Ante la falta de pasos en la calle, no quedaba otra alternativa que la de verlos en los templos. Largas colas las que se originaron , como la de la Basílica del Cachorro, que rodeaba el edificio aledaño, o la de la parroquia de la O, donde la hilera de personas alcanzaba el corral de las flores. Hubo templos, como el convento de San Buenaventura, que cerraron pasadas las diez de la  noche ante la cantidad de gente que esperaba contemplar a la Soledad. La única capilla que no abrió fue la de Montserrat por motivos organizativos. Quienes quieran visitarla  podrán hacerlo hoy.
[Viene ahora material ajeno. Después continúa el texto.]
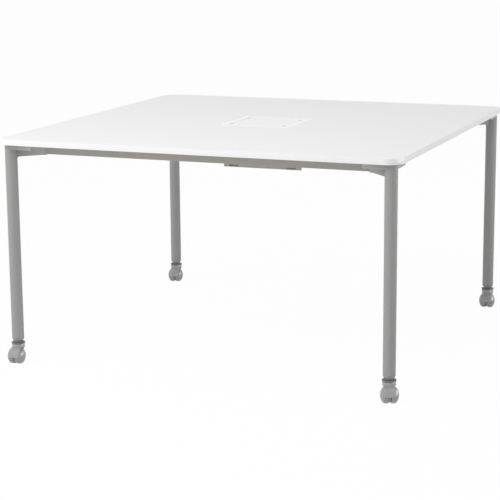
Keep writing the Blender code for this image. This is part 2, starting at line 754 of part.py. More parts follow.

Y así se despidió la penúltima jornada de la Semana Santa, con breves chaparrones de escasa agua y con la sensación de que todo estaba perdido de antemano. Niños que aún no han conocido el sol ni lucir su túnica en este día. Pequeños músicos como el que entrevistó  la reportera Charo Padilla -lo suyo sí que es una tormenta de emociones cada vez que toma el micrófono- al que se le hacía muy largo esperar otro año para tocar tras el Cachorro. Tanto como la eternidad de un trienio sin verlo  en la calle. Viernes Santo. Llueve sobre mojado.